Task statement: Go through each line of the records below and count those with the word "materials". Give only the count.

Input material:
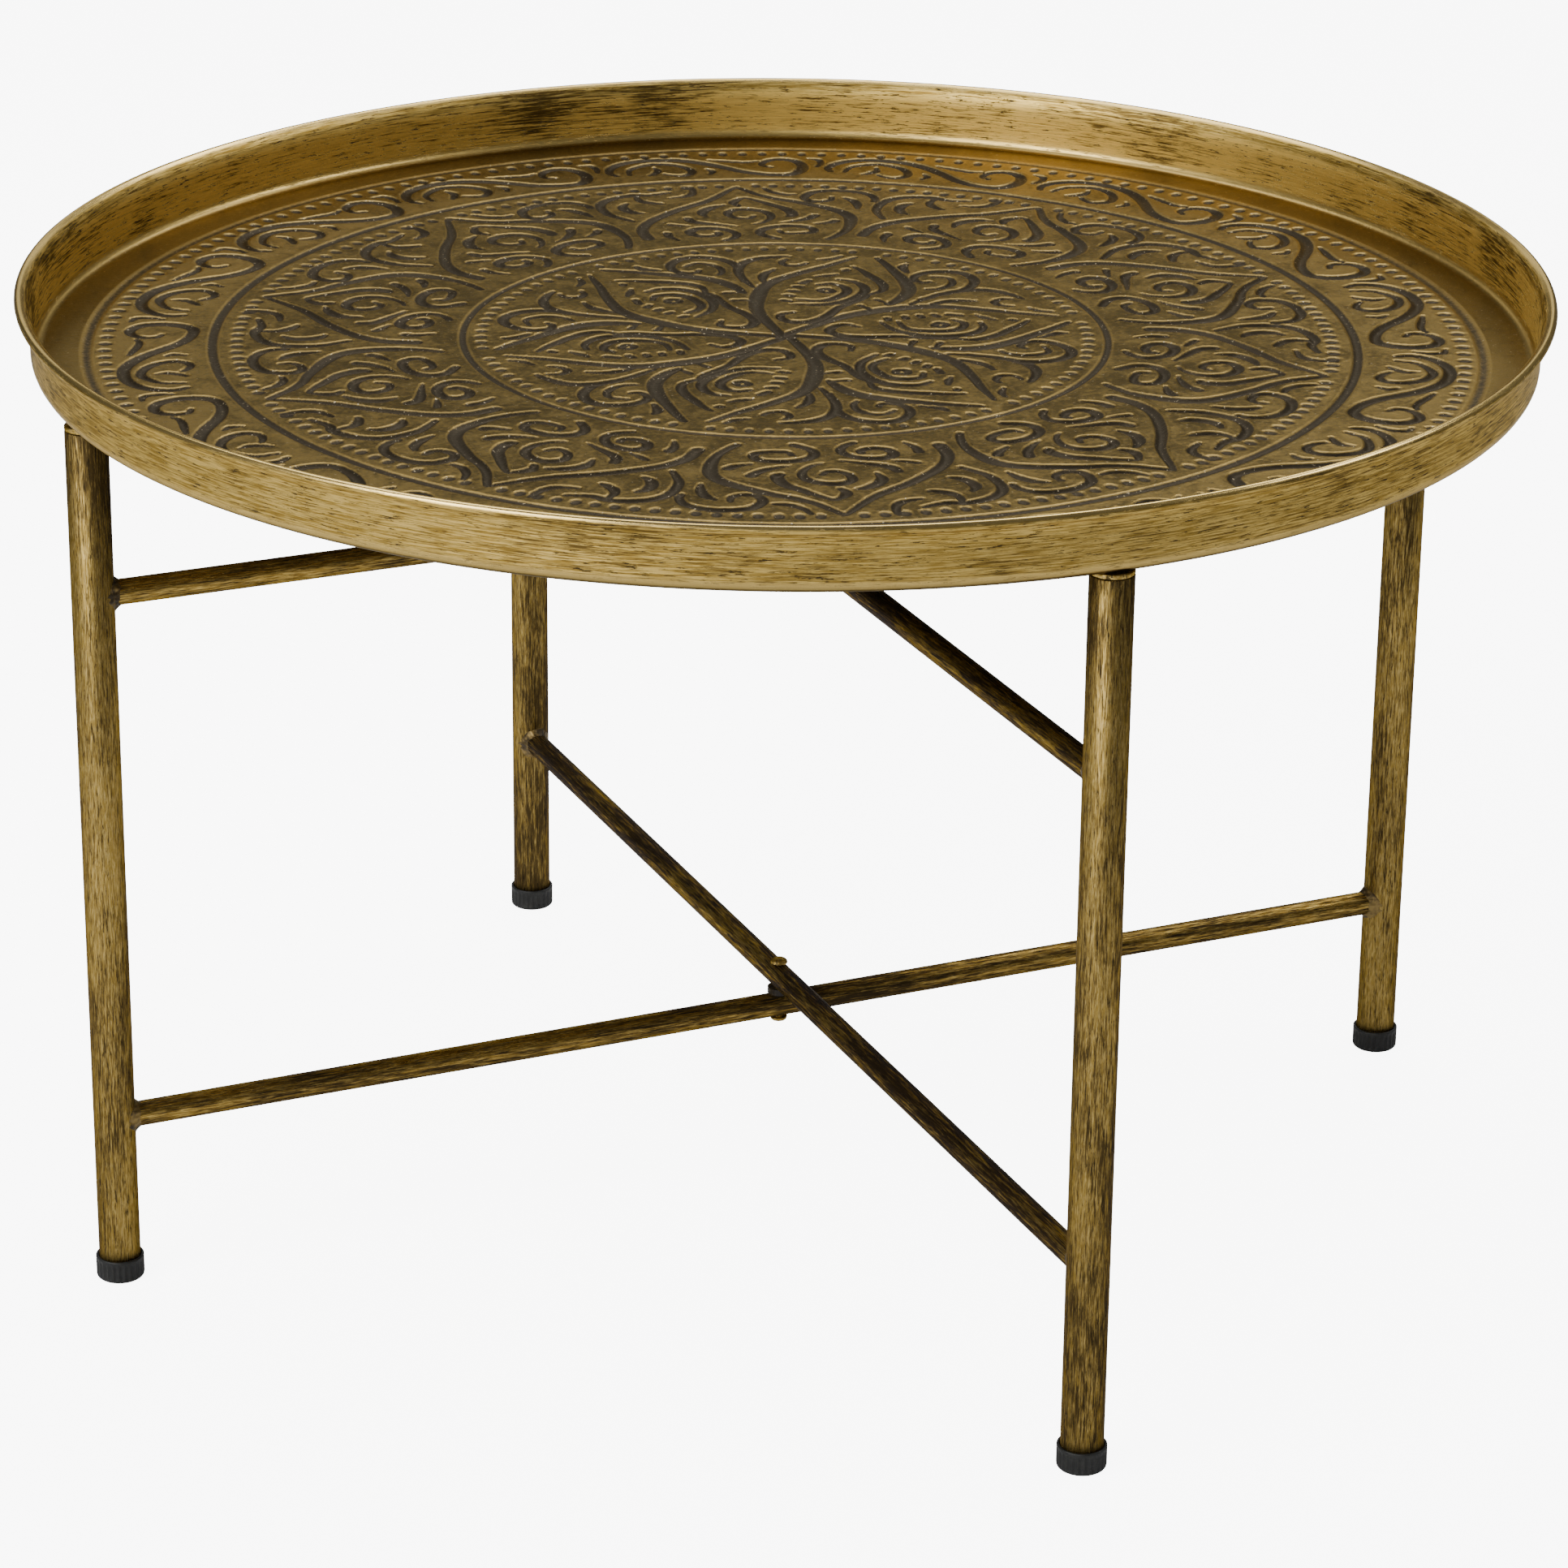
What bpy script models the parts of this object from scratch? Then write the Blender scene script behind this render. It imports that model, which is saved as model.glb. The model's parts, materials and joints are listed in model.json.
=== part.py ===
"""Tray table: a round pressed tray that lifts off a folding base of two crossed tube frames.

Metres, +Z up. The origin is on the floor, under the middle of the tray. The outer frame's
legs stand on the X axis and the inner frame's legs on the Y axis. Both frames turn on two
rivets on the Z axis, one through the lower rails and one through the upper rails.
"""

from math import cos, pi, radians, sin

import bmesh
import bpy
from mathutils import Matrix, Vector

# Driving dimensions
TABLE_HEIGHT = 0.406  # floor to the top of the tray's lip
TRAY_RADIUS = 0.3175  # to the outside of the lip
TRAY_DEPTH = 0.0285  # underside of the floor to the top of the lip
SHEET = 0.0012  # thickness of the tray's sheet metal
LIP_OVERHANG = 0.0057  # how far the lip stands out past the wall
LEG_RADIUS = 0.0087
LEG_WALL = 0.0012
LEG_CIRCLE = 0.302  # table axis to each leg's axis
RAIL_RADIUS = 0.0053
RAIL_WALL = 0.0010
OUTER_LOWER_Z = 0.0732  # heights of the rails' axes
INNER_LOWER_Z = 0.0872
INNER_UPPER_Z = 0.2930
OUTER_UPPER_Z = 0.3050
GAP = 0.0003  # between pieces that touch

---

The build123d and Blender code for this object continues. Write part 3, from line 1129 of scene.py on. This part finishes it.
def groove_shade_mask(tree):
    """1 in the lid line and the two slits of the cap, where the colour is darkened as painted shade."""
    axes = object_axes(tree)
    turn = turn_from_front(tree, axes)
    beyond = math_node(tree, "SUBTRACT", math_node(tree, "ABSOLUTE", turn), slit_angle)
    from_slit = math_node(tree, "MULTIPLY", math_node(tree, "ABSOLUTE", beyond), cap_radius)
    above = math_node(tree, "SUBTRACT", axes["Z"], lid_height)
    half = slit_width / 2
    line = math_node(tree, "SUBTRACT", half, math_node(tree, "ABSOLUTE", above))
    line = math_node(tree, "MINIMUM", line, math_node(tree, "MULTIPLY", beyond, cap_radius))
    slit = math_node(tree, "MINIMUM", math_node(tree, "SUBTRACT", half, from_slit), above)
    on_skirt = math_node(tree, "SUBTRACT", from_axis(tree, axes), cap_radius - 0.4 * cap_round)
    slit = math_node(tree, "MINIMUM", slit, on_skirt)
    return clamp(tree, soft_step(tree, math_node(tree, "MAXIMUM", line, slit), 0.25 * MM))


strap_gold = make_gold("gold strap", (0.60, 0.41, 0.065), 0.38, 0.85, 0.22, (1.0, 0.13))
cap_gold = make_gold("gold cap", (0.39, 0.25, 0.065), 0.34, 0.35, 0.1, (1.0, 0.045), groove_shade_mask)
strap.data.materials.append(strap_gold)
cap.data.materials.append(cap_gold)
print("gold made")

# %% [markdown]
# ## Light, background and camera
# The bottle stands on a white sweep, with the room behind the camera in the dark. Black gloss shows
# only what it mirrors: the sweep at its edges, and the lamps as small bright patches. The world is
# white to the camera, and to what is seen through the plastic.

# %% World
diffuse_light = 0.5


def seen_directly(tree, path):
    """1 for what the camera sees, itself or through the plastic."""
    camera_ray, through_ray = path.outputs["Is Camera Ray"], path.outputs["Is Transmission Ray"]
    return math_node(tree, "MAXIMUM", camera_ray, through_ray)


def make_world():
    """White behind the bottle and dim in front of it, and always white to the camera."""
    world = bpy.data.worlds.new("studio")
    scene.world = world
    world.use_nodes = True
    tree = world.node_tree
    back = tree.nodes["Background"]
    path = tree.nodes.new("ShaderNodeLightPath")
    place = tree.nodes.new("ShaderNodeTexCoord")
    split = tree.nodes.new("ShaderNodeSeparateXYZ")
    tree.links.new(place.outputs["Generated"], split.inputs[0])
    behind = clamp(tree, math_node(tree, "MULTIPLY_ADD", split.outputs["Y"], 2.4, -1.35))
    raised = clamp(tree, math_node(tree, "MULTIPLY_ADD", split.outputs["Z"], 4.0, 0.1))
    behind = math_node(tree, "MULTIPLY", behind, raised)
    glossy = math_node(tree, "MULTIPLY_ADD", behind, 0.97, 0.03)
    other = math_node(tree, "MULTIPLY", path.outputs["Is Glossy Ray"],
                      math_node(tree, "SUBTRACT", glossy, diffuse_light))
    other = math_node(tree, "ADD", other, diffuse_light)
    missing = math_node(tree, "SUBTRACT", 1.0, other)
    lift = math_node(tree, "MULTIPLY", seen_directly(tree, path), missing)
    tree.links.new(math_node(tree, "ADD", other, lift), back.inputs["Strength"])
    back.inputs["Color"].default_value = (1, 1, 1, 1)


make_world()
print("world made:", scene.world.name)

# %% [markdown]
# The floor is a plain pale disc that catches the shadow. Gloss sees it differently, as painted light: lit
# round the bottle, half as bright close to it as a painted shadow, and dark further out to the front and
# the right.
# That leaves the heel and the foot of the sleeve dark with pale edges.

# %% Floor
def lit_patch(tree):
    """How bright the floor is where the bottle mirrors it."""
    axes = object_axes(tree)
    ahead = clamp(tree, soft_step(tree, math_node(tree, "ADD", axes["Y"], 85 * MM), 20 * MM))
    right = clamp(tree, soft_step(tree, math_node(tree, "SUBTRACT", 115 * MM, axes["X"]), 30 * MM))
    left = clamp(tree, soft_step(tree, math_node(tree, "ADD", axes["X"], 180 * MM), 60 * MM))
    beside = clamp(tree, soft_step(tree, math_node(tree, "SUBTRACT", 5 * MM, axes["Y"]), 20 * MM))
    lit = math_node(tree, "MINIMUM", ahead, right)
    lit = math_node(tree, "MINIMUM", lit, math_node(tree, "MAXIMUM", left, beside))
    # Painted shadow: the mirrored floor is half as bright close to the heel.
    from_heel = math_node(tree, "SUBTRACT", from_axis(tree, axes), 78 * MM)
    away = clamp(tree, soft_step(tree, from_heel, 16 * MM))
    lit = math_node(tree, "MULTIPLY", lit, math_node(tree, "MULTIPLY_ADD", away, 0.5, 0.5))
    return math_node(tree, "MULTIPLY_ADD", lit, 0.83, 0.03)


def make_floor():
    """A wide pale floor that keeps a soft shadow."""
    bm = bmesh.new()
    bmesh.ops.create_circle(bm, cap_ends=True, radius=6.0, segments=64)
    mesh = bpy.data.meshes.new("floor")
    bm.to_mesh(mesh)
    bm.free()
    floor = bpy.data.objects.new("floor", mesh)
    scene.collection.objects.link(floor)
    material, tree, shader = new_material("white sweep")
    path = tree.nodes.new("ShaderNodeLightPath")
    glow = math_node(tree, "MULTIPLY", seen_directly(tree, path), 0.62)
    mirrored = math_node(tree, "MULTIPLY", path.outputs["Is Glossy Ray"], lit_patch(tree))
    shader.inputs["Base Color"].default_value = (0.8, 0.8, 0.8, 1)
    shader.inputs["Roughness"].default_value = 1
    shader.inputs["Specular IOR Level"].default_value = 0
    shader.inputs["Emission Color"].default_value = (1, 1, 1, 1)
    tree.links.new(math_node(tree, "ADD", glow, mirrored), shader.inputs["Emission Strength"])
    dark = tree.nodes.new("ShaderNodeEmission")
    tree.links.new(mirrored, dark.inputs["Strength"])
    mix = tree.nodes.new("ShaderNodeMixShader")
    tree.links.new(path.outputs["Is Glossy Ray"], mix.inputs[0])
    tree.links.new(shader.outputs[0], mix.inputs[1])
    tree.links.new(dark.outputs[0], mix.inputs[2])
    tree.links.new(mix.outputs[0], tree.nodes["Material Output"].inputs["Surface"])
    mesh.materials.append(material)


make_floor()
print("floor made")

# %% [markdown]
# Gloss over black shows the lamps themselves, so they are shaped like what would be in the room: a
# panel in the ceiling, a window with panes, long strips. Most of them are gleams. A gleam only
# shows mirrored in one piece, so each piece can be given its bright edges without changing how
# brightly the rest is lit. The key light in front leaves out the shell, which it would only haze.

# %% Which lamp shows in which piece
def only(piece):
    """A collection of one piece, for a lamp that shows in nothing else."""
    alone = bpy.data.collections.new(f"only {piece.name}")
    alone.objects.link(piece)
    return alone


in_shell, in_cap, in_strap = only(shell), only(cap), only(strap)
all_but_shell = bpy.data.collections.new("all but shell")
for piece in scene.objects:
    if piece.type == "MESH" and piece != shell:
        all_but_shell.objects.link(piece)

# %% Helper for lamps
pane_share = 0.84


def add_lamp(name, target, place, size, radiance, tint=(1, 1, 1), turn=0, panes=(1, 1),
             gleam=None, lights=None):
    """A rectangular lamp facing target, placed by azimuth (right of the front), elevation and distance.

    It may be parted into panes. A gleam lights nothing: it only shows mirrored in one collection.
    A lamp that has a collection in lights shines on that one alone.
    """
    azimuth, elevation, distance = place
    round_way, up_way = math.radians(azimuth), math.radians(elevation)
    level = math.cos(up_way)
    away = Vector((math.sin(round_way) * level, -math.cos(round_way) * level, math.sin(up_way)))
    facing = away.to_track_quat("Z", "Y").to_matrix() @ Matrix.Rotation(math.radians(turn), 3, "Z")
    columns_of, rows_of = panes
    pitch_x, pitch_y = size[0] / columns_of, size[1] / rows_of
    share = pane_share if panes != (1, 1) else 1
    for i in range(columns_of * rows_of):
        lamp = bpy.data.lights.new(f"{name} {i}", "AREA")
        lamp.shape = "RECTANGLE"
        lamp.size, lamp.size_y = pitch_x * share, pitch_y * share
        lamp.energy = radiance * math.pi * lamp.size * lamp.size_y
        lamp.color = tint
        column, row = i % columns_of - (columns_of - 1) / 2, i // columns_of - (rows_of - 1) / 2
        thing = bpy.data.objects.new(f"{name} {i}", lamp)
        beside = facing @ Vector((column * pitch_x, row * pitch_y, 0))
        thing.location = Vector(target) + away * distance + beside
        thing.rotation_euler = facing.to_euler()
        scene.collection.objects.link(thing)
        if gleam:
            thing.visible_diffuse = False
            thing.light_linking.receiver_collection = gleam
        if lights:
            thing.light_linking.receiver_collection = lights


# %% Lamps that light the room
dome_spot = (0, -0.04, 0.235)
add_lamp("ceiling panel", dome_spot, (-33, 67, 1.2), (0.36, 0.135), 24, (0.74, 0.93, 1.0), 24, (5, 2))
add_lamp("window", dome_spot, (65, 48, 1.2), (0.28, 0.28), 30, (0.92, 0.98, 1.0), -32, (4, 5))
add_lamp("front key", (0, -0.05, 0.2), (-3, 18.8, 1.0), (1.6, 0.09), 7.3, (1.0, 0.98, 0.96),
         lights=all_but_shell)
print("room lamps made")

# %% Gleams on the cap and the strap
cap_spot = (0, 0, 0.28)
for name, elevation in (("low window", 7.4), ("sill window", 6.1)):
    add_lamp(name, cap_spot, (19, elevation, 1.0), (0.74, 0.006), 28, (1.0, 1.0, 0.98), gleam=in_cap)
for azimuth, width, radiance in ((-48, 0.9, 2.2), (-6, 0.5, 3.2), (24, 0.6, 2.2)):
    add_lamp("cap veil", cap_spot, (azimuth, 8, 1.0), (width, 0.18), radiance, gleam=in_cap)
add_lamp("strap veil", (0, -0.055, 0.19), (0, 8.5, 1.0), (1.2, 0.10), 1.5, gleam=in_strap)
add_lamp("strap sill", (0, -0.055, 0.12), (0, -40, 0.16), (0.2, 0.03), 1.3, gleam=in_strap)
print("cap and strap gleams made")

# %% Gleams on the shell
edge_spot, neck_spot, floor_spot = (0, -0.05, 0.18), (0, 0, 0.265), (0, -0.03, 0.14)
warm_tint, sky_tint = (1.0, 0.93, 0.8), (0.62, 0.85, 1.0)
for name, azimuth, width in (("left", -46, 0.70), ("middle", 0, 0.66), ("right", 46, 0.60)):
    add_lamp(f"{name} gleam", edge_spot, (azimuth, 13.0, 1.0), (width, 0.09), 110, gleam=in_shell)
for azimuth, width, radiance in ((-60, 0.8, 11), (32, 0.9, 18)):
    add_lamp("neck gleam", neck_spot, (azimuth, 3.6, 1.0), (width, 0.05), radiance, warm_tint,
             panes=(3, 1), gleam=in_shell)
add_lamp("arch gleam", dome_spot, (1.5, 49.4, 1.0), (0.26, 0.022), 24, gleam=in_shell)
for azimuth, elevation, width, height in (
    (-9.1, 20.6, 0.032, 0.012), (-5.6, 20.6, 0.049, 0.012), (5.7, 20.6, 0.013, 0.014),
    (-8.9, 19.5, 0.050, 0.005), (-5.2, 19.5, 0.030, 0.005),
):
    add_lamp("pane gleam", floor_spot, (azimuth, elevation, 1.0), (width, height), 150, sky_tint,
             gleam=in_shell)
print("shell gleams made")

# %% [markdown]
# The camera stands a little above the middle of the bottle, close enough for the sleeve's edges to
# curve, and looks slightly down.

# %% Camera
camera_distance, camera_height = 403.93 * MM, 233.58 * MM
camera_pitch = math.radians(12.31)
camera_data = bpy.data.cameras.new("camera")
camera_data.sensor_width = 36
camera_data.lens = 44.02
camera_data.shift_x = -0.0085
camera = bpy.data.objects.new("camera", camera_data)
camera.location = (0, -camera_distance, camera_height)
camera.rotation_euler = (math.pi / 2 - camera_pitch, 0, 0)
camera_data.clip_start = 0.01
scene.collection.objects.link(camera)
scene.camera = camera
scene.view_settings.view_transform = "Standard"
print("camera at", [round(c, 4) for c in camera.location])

...

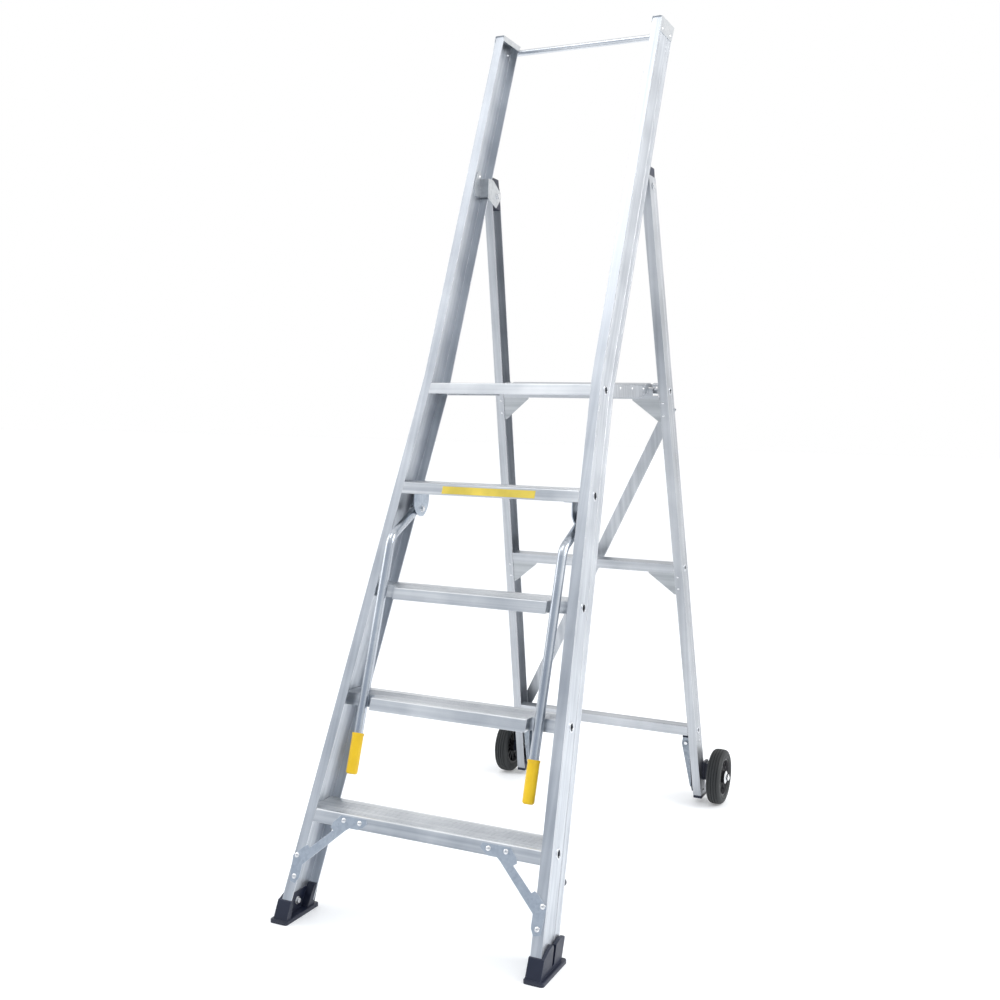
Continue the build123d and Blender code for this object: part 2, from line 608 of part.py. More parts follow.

Task output: 4